The State contends that Hodge cannot show pretext because the interview committee rated a black applicant second most qualified for the promotion and a black would have been promoted if the white promotee did not fill the position. We disagree.

The evidence conflicts on whether Hodge would not have been promoted if the white promotee were removed from the position. The Central Prison personnel director testified that because of the importance of the position, the State would have conducted a new interview process if the recommended candidate had not filled the position. Such testimony does not show conclusively that the next candidate in line, a black, would have automatically received the position. Additionally, to assume automatic promotion *292 for the employee ranked second in the interview portion of the evaluation would unduly weight the interview in contravention of the State's policy of considering all factors for promotion.

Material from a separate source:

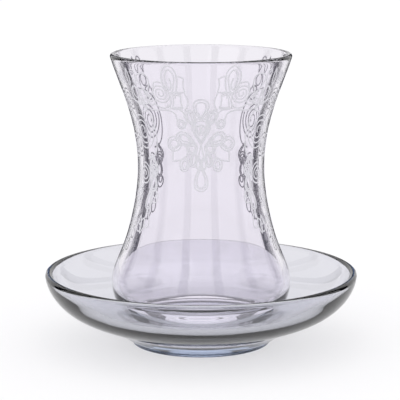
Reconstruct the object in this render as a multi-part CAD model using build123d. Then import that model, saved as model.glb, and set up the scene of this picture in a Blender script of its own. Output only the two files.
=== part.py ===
"""A slim-waisted Turkish tea glass standing on its saucer, two separate pieces of clear glass.

Millimetres, +Z up. The origin is the centre of the saucer's foot, on the table.
Both pieces are turned about Z, so each one is a half section, drawn as (radius, height).
"""

from build123d import *
import math
import os

# ---- Tea glass. Heights are above the ring that it stands on.
glass_height = 96.0
rim_radius = 31.6  # outside of the lip
rim_lean = 17.0  # degrees that the wall leans outwards at the lip
waist_radius = 22.1  # narrowest place
waist_height = 56.8
belly_radius = 31.5  # widest place of the lower body
belly_height = 16.8
stand_radius = 23.0  # outer edge of the flat ring that it stands on

# Places that give the wall its curve: (way out or in, way up) as shares from one place to the next
heel = (0.72, 0.37)  # from the stand ring to the belly
shoulder = (0.38, 0.26)  # from the belly to the waist
neck = (0.77, 0.56)  # from the belly to the waist
flare = (0.41, 0.57)  # from the waist to the rim

lip_thickness = 1.9
waist_wall = 1.9
belly_wall = 2.3
floor_thickness = 6.0  # the heavy bottom
floor_corner = 8.7  # how far the inside rounds in from the belly's wall to the flat floor
stand_ring_width = 4.0
punt_depth = 1.4  # shallow hollow under the glass, inside the stand ring

# ---- Saucer. The section of its bowl is given by the underside, and the wall stands on that.
saucer_radius = 55.0
saucer_height = 25.6
rim_upright = 7.0  # degrees that the edge leans outwards at its rim
foot_radius = 24.6
foot_height = 1.0
foot_slope = 29.0  # degrees that the underside climbs where it leaves the foot
foot_ring_width = 3.6  # flat ring that touches the table
foot_edge = 0.6  # rounding of the foot's outer edge
foot_hollow = 1.0  # depth of the hollow inside the foot

# Places that give the underside its curve: shares of the way from the foot to the rim
dish = (0.18, 0.14)  # near the foot
bend = (0.76, 0.48)  # where the shallow bowl turns up into the steep edge

saucer_edge = 2.6  # thickness at the rounded rim
saucer_wall = 3.9  # thickness in the shallow part

# ---- The round seat in the saucer, in which the glass stands
seat_height = 6.5  # top of the seat's flat floor, above the table
seat_clearance = 3.6  # radial room round the stand ring
seat_lip = 0.8  # height of the rounded step round the seat

os.makedirs("parts", exist_ok=True)


def leaning(degrees):
    """The direction of a wall that leans outwards by so many degrees."""
    return Vector(math.sin(math.radians(degrees)), math.cos(math.radians(degrees)))


def left_of(direction):
    return Vector(-direction.Y, direction.X)


def rounded_rim(outer_radius, top, thickness, lean):
    """The half round on top of a wall: its outer end, its crown and its inner end."""
    centre = Vector(outer_radius - thickness / 2, top - thickness / 2)
    along = leaning(lean) * (thickness / 2)
    across = left_of(along)
    return centre - across, centre + along, centre + across


def above_surface(edge, share, thickness):
    """The point at this share of the edge's length, moved square off it by the wall's thickness."""
    return edge.position_at(share) + left_of(edge.tangent_at(share)) * thickness


def blend(low, high, share):
    return low + (high - low) * share


def between(start, end, shares):
    """The point that lies these shares of the way across and up from start to end."""
    return blend(start[0], end[0], shares[0]), blend(start[1], end[1], shares[1])


def smooth_curve(points, first_way, last_way):
    """A curve through the points that sets out and arrives in the given directions."""
    return Spline(*points, tangents=[first_way, last_way], tangent_scalars=(1, 1))


def turned(*edges):
    return revolve(Plane.XZ * make_face(edges), Axis.Z)


# ---------------------------------------------------------------- tea glass
def glass_wall_at(height):
    """The wall's thickness: heavy up to the belly, and finer from the waist to the lip."""
    if height > waist_height:
        share = (height - waist_height) / (glass_height - waist_height)
        return blend(waist_wall, lip_thickness, share)
    share = (height - belly_height) / (waist_height - belly_height)
    return blend(belly_wall, waist_wall, max(0, share))


def tea_glass():
    lip_out, lip_top, lip_in = rounded_rim(rim_radius, glass_height, lip_thickness, rim_lean)
    wall_up = leaning(rim_lean)
    ring_inner = stand_radius - stand_ring_width

    punt = TangentArc((0, punt_depth), (ring_inner, 0), tangent=(1, 0))
    ring = Line((ring_inner, 0), (stand_radius, 0))
    stand = (stand_radius, 0)
    belly = (belly_radius, belly_height)
    waist = (waist_radius, waist_height)
    rim = (rim_radius, glass_height)
    outer_points = [
        stand,
        between(stand, belly, heel),
        belly,
        between(belly, waist, shoulder),
        between(belly, waist, neck),
        waist,
        between(waist, rim, flare),
        lip_out,
    ]
    outside = smooth_curve(outer_points, Vector(1, 0), wall_up)
    lip = ThreePointArc(lip_out, lip_top, lip_in)

    # the inside keeps to the outside, down to where it rounds into the floor
    inner_points = [lip_in]
    for share in (0.9, 0.78, 0.66, 0.54, 0.42, 0.31, 0.22, 0.15):
        wall = glass_wall_at(outside.position_at(share).Y)
        inner_points.append(above_surface(outside, share, wall))
    floor_radius = belly_radius - belly_wall - floor_corner
    inner_points.append((floor_radius, floor_thickness))
    inside = smooth_curve(inner_points, -wall_up, Vector(-1, 0))
    floor = Line((floor_radius, floor_thickness), (0, floor_thickness))
    axis = Line((0, floor_thickness), (0, punt_depth))
    glass = turned(punt, ring, outside, lip, inside, floor, axis)
    return Pos(0, 0, seat_height) * glass


# ---------------------------------------------------------------- saucer
def saucer():
    rim_out, rim_top, rim_in = rounded_rim(saucer_radius, saucer_height, saucer_edge, rim_upright)
    rim_up = leaning(rim_upright)
    ring_inner = foot_radius - foot_ring_width
    seat_radius = stand_radius + seat_clearance
    seat_step = seat_radius + seat_lip

    hollow = TangentArc((0, foot_hollow), (ring_inner, 0), tangent=(1, 0))
    ring = Line((ring_inner, 0), (foot_radius - foot_edge, 0))
    foot = TangentArc((foot_radius - foot_edge, 0), (foot_radius, foot_edge), tangent=(1, 0))
    foot_side = Line((foot_radius, foot_edge), (foot_radius, foot_height))
    foot_top = (foot_radius, foot_height)
    rim_place = (saucer_radius, saucer_height)
    under_points = [
        foot_top,
        between(foot_top, rim_place, dish),
        between(foot_top, rim_place, bend),
        rim_out,
    ]
    foot_way = leaning(90 - foot_slope)
    under = smooth_curve(under_points, foot_way, rim_up)
    rim = ThreePointArc(rim_out, rim_top, rim_in)

    # the inside keeps to the underside, down to the seat
    inner_points = [rim_in]
    for share in (0.86, 0.7, 0.54, 0.38, 0.24):
        point = above_surface(under, share, blend(saucer_wall, saucer_edge, share**2))
        if point.X > seat_step + saucer_wall:
            inner_points.append(point)
    inner_points.append((seat_step, seat_height + seat_lip))
    inside = smooth_curve(inner_points, -rim_up, -foot_way)
    step = TangentArc(
        (seat_radius, seat_height), (seat_step, seat_height + seat_lip), tangent=(1, 0)
    )
    seat = Line((seat_radius, seat_height), (0, seat_height))
    axis = Line((0, seat_height), (0, foot_hollow))
    return turned(hollow, ring, foot, foot_side, under, rim, inside, step, seat, axis)


PARTS = {"tea_glass": tea_glass, "saucer": saucer}
for name, make in PARTS.items():
    part = make()
    export_step(part, f"parts/{name}.step")
    print(name, "volume", round(part.volume / 1000, 1), "cm3", part.bounding_box().size)
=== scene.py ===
import math
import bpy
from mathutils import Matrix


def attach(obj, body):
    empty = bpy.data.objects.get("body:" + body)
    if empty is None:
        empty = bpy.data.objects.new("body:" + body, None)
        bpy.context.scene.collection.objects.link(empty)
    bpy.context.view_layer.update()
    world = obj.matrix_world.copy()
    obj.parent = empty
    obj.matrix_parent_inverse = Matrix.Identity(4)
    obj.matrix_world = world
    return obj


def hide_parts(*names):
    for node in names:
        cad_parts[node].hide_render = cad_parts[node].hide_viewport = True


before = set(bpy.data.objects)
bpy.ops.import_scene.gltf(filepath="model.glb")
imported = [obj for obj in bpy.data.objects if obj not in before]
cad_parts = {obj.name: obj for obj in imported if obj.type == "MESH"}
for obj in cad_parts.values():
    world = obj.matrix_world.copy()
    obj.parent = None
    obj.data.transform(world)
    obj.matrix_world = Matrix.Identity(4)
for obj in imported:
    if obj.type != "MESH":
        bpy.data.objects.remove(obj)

from types import SimpleNamespace

import bpy
import numpy as np
from bpy.props import FloatProperty, FloatVectorProperty, IntProperty, PointerProperty

bl_info = {
    "name": "Tea glass and saucer",
    "version": (1, 0, 0),
    "blender": (4, 5, 0),
    "location": "3D View > Sidebar > Tea Glass",
    "description": "Makes a slim-waisted tea glass with enamel scrollwork, a saucer and a stage",
    "category": "Object",
}

MM = 0.001
RING_RADIUS = 0.05  # the ring that a section is carried round; sections are drawn from it
POLE_GAP = 2e-6  # points nearer than this, at the poles of a turned piece, become one

# Fixed sizes of the outlines, in millimetres and degrees
STAND_RING_WIDTH = 4.0
STAND_RING_RISE = 0.35  # at the stand ring's inner edge
STAND_RING_LIFT = 0.02  # keeps the stand ring's face off the saucer's seat
SAUCER_RIM_LEAN = 7.0
FOOT_SLOPE = 29.0
FOOT_RING_WIDTH = 3.6
FOOT_EDGE = 0.6
INNER_SHARES_GLASS = (0.9, 0.78, 0.66, 0.54, 0.42, 0.31, 0.22, 0.15)
INNER_SHARES_SAUCER = (0.86, 0.7, 0.54, 0.38, 0.24)

FRAME_SHIFT = -0.00265  # sideways, as a share of the frame's width

# The faint ripple in the glass: its height in metres, and how closely it repeats each way
TEA_GLASS_RIPPLE = 0.00002
SAUCER_RIPPLE = 0.00003
RIPPLE_SCALE = (55, 55, 16)
SAUCER_DEPTH_DENSITY = 26.0  # how soon the depth tint shows, for each metre

# The stage, in metres and degrees
FLOOR_HALF = 6.0
FLOOR_DROP = 0.0002  # keeps the floor off the saucer's foot
FLAG_COUNT = 8
FLAG_REACH = 0.2  # from the object's axis
FLAG_HALF_WIDTH = 0.02
FLAG_TOP = 0.35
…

The evidence reveals that the candidate rated second in the interview and eight points higher than Hodge on the fifteen interview score areas, had seven less years of experience at Central Prison than Hodge, eight less years of lieutenant experience, a 13-point lower score on the captain's eligibility test, and less favorable yearly employment appraisals.


The State contends that it was prejudiced by the ALJ's decision to allow Hodge to submit additional evidence after holding formal hearing. Because we did not consider the additional evidence for purposes of this appeal, we discern no prejudice to the State and do not address this issue.


The State argues finally that the superior court erred in denying its motion to stay operation of the court's judgment for Hodge. Because we determine that the court and the Commission properly ruled in Hodge's favor, we need not address this issue.